__DIRECTIONS FOR THIS TASK__.
Look for "bends" in each line of the entries, and return the matching lines.
╭─ ENTRIES PROVIDED
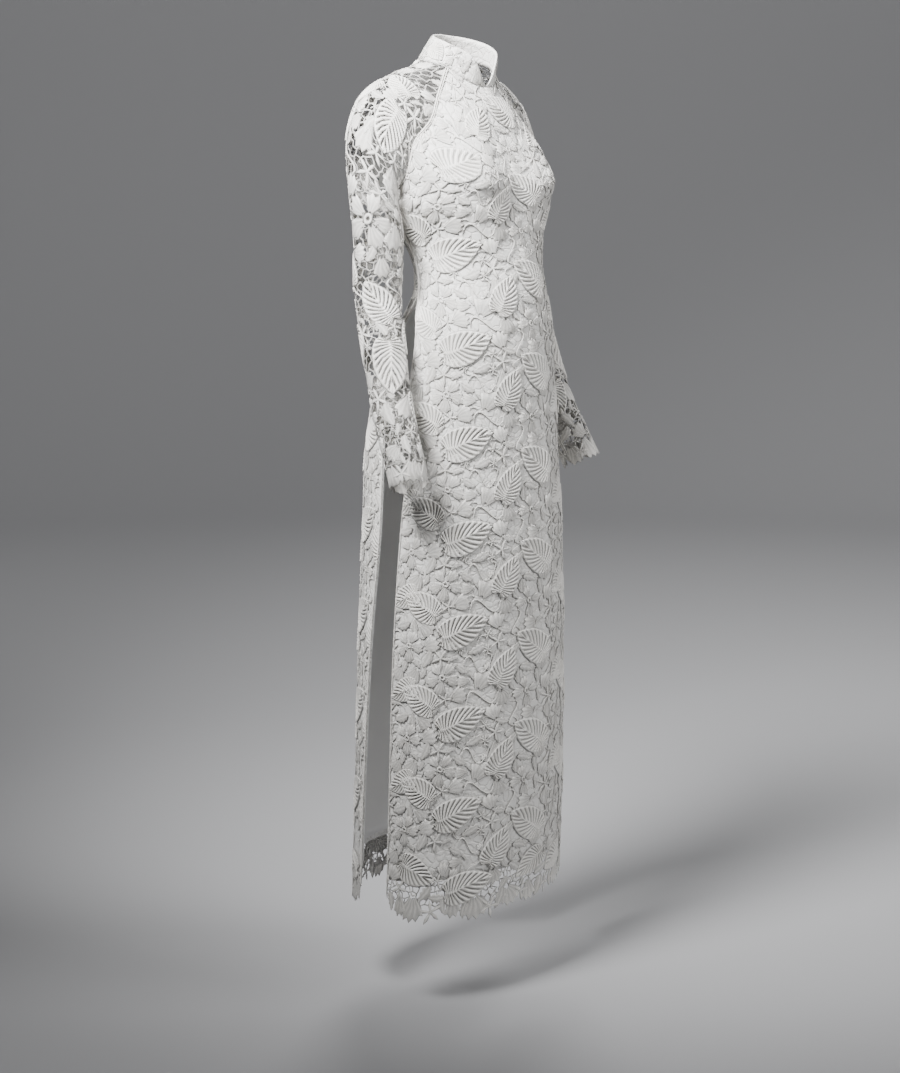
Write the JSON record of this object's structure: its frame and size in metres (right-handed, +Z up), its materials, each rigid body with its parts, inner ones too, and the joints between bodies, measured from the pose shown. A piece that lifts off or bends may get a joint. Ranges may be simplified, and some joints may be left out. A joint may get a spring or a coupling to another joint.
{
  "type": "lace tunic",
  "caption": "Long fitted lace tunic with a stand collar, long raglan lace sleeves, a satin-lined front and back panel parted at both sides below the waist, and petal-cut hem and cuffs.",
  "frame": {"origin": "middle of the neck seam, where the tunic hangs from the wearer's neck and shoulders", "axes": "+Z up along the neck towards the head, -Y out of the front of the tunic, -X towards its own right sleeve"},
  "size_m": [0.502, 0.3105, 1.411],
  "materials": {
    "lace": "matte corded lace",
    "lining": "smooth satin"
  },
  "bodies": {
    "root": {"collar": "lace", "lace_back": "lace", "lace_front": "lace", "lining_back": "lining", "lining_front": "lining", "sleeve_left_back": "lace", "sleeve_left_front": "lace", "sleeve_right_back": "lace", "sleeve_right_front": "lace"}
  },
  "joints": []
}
╰─
╭─ ENTRIES PROVIDED
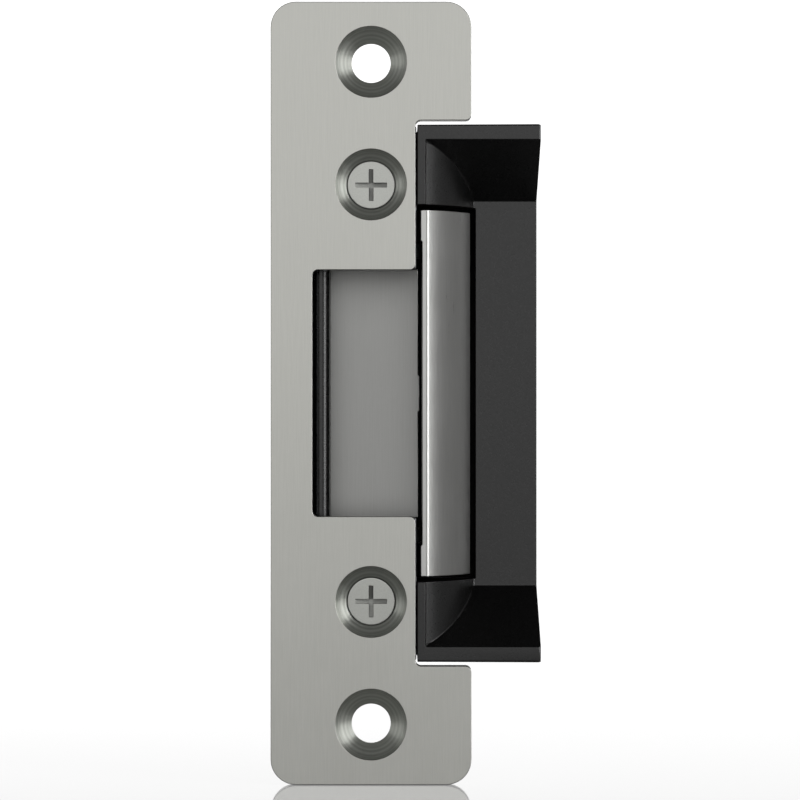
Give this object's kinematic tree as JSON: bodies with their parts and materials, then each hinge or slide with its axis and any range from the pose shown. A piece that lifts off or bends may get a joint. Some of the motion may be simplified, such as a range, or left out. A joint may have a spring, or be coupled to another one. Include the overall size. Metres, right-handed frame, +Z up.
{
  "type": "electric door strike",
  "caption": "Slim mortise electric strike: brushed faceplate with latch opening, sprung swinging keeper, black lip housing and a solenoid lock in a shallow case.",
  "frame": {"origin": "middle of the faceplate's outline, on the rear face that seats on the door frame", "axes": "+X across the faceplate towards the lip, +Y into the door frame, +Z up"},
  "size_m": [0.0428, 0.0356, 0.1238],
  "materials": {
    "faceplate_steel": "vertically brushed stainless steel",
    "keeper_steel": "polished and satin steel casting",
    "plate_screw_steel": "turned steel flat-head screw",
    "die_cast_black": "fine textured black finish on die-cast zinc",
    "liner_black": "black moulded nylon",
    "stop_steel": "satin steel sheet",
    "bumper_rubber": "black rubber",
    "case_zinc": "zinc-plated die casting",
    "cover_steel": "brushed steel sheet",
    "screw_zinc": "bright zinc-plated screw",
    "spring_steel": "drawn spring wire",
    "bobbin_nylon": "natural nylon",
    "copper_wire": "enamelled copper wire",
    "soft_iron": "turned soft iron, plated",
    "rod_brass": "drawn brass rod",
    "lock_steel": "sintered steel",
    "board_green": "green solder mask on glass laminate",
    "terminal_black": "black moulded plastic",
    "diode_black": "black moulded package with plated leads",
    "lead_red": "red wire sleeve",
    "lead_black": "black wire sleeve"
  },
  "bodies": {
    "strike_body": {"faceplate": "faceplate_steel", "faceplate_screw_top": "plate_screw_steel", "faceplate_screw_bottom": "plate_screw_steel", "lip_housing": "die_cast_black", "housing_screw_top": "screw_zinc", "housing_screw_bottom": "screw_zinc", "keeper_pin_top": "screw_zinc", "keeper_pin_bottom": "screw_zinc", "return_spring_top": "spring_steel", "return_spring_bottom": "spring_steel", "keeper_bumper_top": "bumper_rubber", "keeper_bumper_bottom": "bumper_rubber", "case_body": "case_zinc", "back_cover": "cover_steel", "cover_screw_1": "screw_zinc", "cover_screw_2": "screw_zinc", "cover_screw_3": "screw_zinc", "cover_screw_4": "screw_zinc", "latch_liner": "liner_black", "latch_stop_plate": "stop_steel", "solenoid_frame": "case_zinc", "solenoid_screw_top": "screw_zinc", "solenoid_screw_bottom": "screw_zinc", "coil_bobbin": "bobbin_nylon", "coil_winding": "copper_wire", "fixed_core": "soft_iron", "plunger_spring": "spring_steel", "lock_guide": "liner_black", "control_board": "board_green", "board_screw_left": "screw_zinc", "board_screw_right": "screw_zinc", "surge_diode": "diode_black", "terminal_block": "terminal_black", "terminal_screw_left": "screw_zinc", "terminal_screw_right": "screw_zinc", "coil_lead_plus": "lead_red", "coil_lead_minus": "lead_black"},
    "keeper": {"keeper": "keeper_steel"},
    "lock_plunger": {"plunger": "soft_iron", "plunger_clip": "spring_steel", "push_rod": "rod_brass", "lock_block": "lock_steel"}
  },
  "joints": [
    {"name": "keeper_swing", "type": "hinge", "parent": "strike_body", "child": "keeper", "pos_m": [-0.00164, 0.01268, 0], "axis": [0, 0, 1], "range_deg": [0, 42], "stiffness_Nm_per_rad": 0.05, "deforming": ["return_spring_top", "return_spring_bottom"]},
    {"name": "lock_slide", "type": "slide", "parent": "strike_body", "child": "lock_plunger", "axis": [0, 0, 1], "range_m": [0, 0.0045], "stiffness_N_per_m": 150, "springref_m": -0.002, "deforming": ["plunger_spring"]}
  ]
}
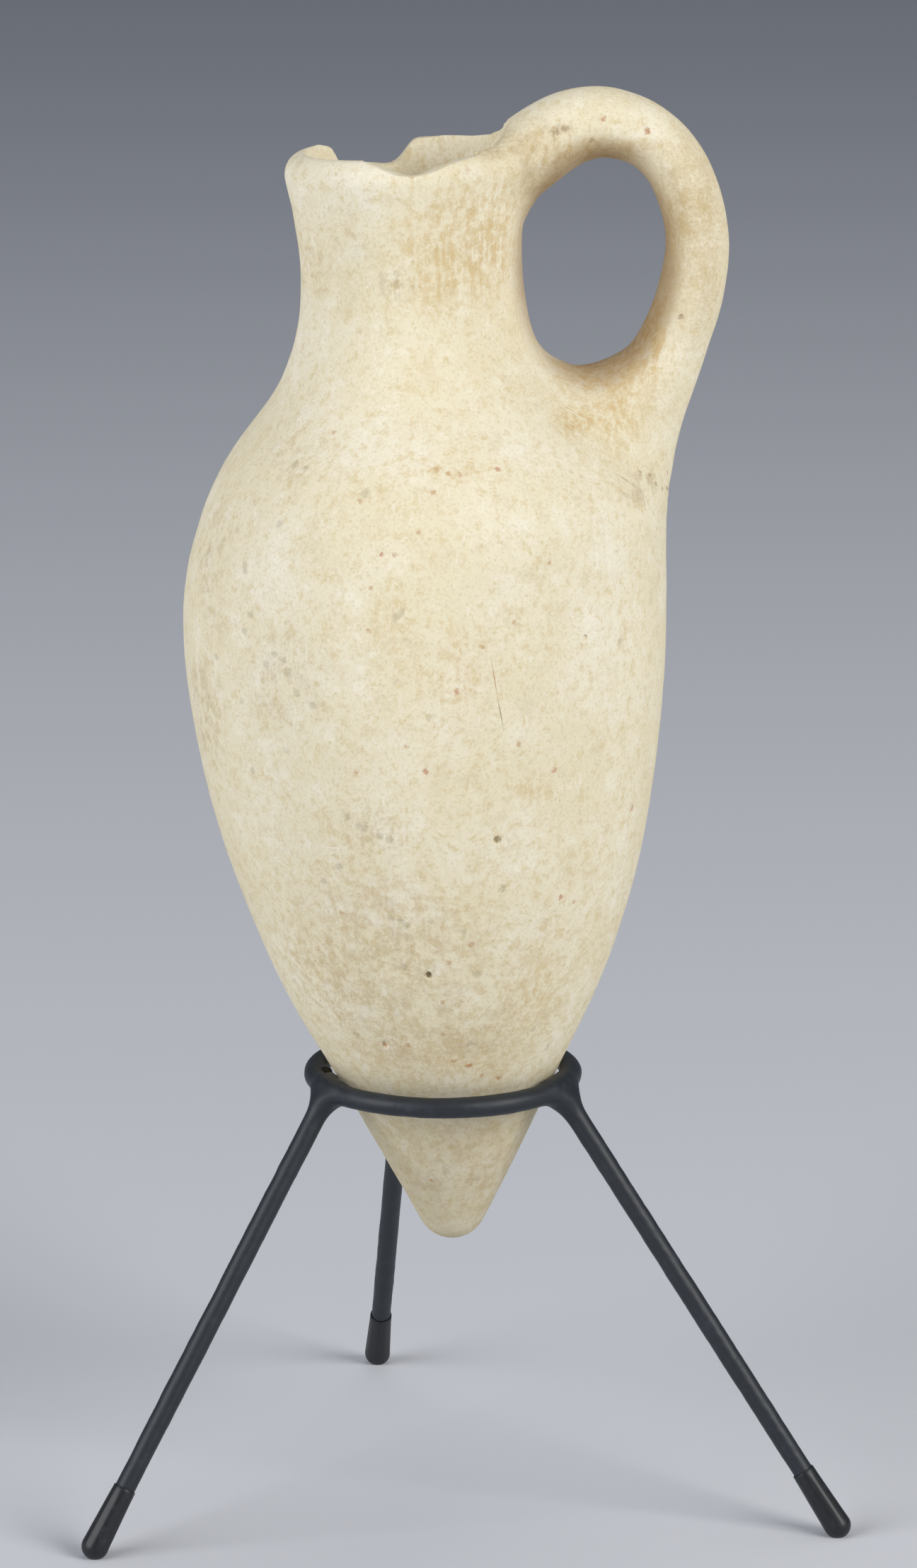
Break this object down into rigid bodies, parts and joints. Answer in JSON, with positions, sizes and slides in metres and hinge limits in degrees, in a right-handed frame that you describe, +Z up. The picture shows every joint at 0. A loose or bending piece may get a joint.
╰─
╭─ ENTRIES PROVIDED
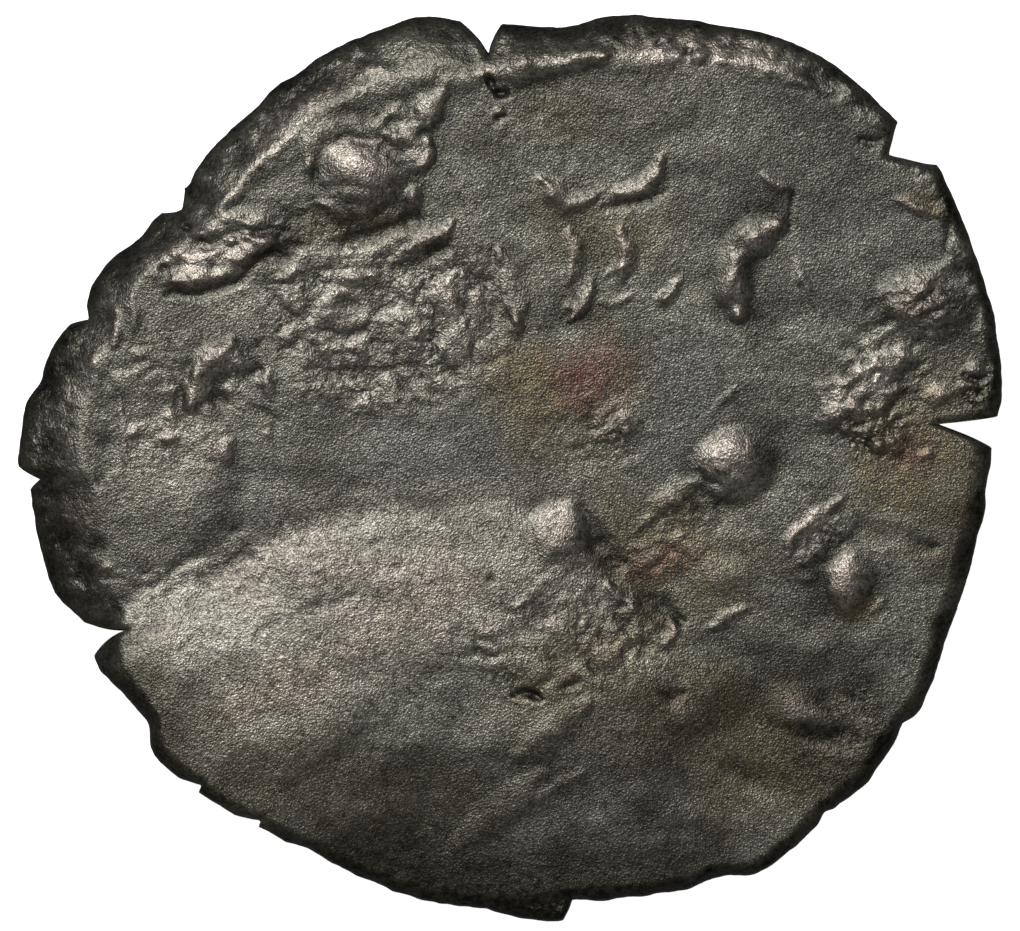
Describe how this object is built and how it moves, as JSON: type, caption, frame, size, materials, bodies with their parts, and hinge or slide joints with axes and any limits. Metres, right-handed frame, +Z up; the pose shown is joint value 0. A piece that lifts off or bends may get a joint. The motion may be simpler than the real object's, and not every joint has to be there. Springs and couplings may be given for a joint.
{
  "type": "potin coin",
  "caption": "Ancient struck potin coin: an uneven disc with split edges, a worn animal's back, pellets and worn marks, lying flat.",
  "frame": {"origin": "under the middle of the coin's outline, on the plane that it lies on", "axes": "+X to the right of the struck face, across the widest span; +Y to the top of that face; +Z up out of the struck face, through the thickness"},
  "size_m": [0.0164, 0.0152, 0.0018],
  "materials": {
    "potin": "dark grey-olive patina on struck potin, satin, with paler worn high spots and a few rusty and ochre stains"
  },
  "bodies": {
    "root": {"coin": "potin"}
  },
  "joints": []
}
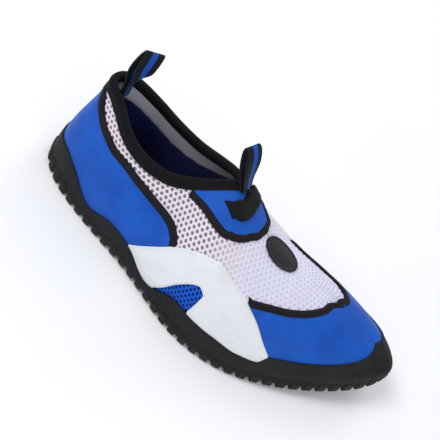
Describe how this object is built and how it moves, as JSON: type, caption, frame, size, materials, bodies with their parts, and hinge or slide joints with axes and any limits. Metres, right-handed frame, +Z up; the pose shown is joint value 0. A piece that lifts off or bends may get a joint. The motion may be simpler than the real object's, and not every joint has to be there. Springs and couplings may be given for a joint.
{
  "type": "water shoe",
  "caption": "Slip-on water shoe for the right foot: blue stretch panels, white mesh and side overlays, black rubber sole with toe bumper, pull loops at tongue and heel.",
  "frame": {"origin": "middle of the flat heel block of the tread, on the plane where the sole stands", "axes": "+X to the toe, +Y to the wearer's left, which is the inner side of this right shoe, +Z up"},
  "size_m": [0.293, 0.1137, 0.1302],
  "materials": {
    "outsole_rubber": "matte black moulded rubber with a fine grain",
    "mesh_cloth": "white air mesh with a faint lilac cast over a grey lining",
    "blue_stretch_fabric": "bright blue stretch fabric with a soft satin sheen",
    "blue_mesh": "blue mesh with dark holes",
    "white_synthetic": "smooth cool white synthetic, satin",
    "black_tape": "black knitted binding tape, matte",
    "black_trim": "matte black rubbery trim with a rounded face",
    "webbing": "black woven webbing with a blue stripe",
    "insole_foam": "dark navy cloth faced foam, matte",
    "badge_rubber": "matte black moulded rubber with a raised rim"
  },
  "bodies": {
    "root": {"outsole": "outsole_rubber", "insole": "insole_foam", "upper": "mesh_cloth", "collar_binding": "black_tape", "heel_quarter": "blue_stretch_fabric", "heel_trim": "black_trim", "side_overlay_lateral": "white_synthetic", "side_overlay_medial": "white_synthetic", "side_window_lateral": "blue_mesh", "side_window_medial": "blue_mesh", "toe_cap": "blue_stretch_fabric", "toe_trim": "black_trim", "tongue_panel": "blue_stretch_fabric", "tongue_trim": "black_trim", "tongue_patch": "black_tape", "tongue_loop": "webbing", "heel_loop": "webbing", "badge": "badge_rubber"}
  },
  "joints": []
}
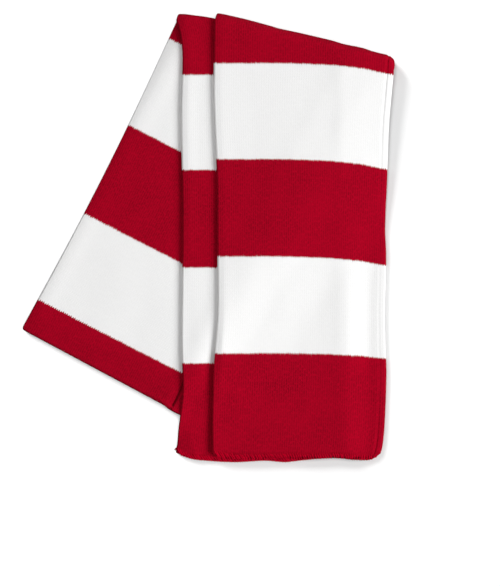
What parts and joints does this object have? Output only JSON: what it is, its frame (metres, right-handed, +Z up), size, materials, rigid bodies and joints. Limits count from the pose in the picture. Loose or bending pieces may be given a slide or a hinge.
╰─
__CORRECT ANSWER__.
Write the JSON record of this object's structure: its frame and size in metres (right-handed, +Z up), its materials, each rigid body with its parts, inner ones too, and the joints between bodies, measured from the pose shown. A piece that lifts off or bends may get a joint. Ranges may be simplified, and some joints may be left out. A joint may get a spring or a coupling to another joint.
Give this object's kinematic tree as JSON: bodies with their parts and materials, then each hinge or slide with its axis and any range from the pose shown. A piece that lifts off or bends may get a joint. Some of the motion may be simplified, such as a range, or left out. A joint may have a spring, or be coupled to another one. Include the overall size. Metres, right-handed frame, +Z up.
Describe how this object is built and how it moves, as JSON: type, caption, frame, size, materials, bodies with their parts, and hinge or slide joints with axes and any limits. Metres, right-handed frame, +Z up; the pose shown is joint value 0. A piece that lifts off or bends may get a joint. The motion may be simpler than the real object's, and not every joint has to be there. Springs and couplings may be given for a joint.
Describe how this object is built and how it moves, as JSON: type, caption, frame, size, materials, bodies with their parts, and hinge or slide joints with axes and any limits. Metres, right-handed frame, +Z up; the pose shown is joint value 0. A piece that lifts off or bends may get a joint. The motion may be simpler than the real object's, and not every joint has to be there. Springs and couplings may be given for a joint.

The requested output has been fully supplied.